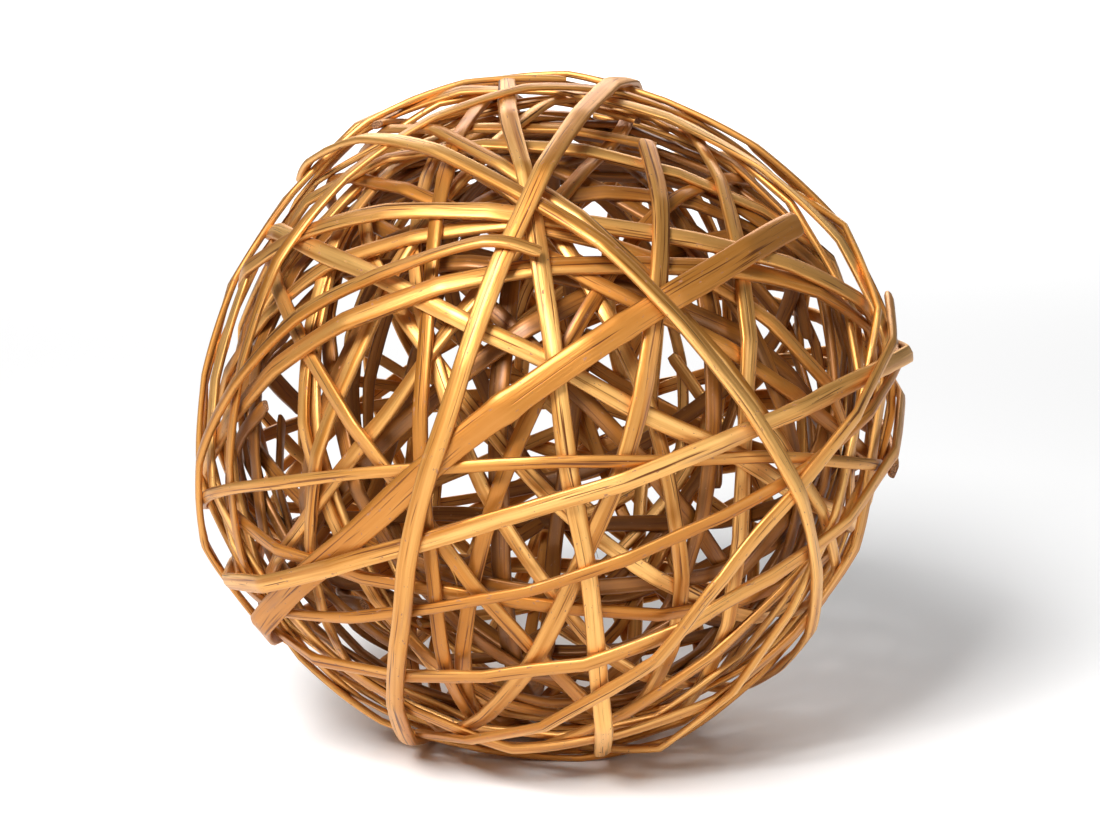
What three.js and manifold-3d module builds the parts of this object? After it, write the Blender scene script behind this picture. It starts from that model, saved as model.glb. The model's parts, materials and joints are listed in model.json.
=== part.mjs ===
// A hollow openwork ball, wound by hand from strips of split willow and painted gold. Every strip is one
// solid. It goes once round the ball and a little more, over the strips wound before it and under those
// wound after it, and its two ends lie side by side or one on the other at the back. Millimetres, +Z up,
// the ball's front towards -Y. The ball rests on z = 0, on the small flats that the ground has worn on its
// lowest strips, and the Z axis runs through the middle of the space that it takes up.
import * as THREE from "three";
import Module from "manifold-3d";
import { mergeVertices } from "three/addons/utils/BufferGeometryUtils.js";

// Driving dimensions.
const NOMINAL_RADIUS = 96; // the middle of the wall, where widths and steps along a strip are measured
const INNERMOST_RADIUS = 84; // of the rough first ball: strips come no nearer to the middle than its surface
const OVAL = 0.035; // how far its two sides stand out, and its top and bottom lie in, as a share of that
const LOBES = 0.045; // how far three fuller places round its outline stand out, in the same way
const LOBE_TURN = 40; // degrees from the right, as seen from the front, up to the first of the three
const WALL_DEPTH = 8; // a first guess of how far the outermost strip lies outside the innermost one
const CENTRE_HEIGHT = 98.2; // the middle of the ball above the ground
const WORN_DEPTH = 0.3; // how much of the lowest strips the ground has worn off
const FACET_ANGLE = 17; // degrees of the ball that one straight facet of a strip takes
const STRIP_GAP = 0.32; // left between two strips where they cross
const THINNEST = 0.75; // a strip's thickness is this and a share of its width
const THICKNESS_SHARE = 0.1;
const LAP = 15; // degrees by which a strip's two ends pass each other
const LAP_SPREAD = 105; // the laps lie within this many degrees of the back
const LAP_PHASE = 0.5; // where in that range the first strip's lap lies, from 0 to 1
const END_SWING = 13; // degrees by which a strip's path swings round by the time it reaches its ends
const GOLD = 0xc08a3e;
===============
Print the listing above in its entirety, with every line exact.

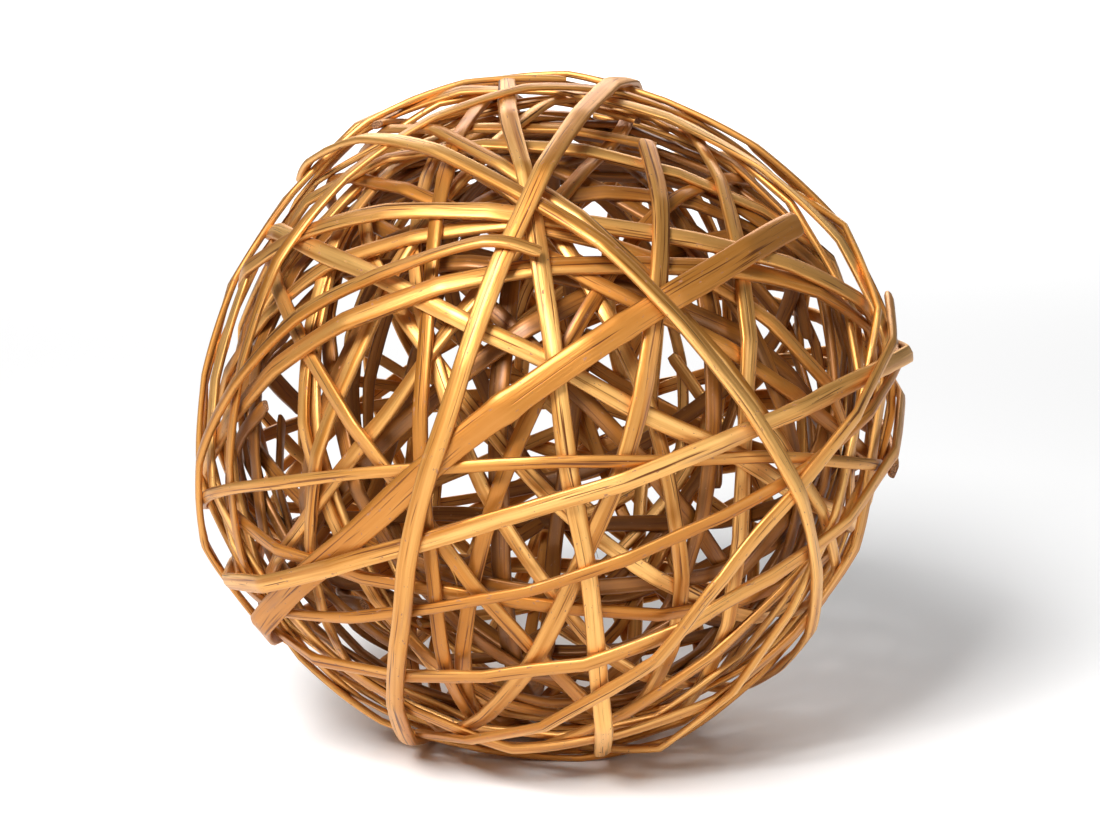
What three.js and manifold-3d module builds the parts of this object? After it, write the Blender scene script behind this picture. It starts from that model, saved as model.glb. The model's parts, materials and joints are listed in model.json.
=== part.mjs ===
// A hollow openwork ball, wound by hand from strips of split willow and painted gold. Every strip is one
// solid. It goes once round the ball and a little more, over the strips wound before it and under those
// wound after it, and its two ends lie side by side or one on the other at the back. Millimetres, +Z up,
// the ball's front towards -Y. The ball rests on z = 0, on the small flats that the ground has worn on its
// lowest strips, and the Z axis runs through the middle of the space that it takes up.
import * as THREE from "three";
import Module from "manifold-3d";
import { mergeVertices } from "three/addons/utils/BufferGeometryUtils.js";

// Driving dimensions.
const NOMINAL_RADIUS = 96; // the middle of the wall, where widths and steps along a strip are measured
const INNERMOST_RADIUS = 84; // of the rough first ball: strips come no nearer to the middle than its surface
const OVAL = 0.035; // how far its two sides stand out, and its top and bottom lie in, as a share of that
const LOBES = 0.045; // how far three fuller places round its outline stand out, in the same way
const LOBE_TURN = 40; // degrees from the right, as seen from the front, up to the first of the three
const WALL_DEPTH = 8; // a first guess of how far the outermost strip lies outside the innermost one
const CENTRE_HEIGHT = 98.2; // the middle of the ball above the ground
const WORN_DEPTH = 0.3; // how much of the lowest strips the ground has worn off
const FACET_ANGLE = 17; // degrees of the ball that one straight facet of a strip takes
const STRIP_GAP = 0.32; // left between two strips where they cross
const THINNEST = 0.75; // a strip's thickness is this and a share of its width
const THICKNESS_SHARE = 0.1;
const LAP = 15; // degrees by which a strip's two ends pass each other
const LAP_SPREAD = 105; // the laps lie within this many degrees of the back
const LAP_PHASE = 0.5; // where in that range the first strip's lap lies, from 0 to 1
const END_SWING = 13; // degrees by which a strip's path swings round by the time it reaches its ends
const GOLD = 0xc08a3e;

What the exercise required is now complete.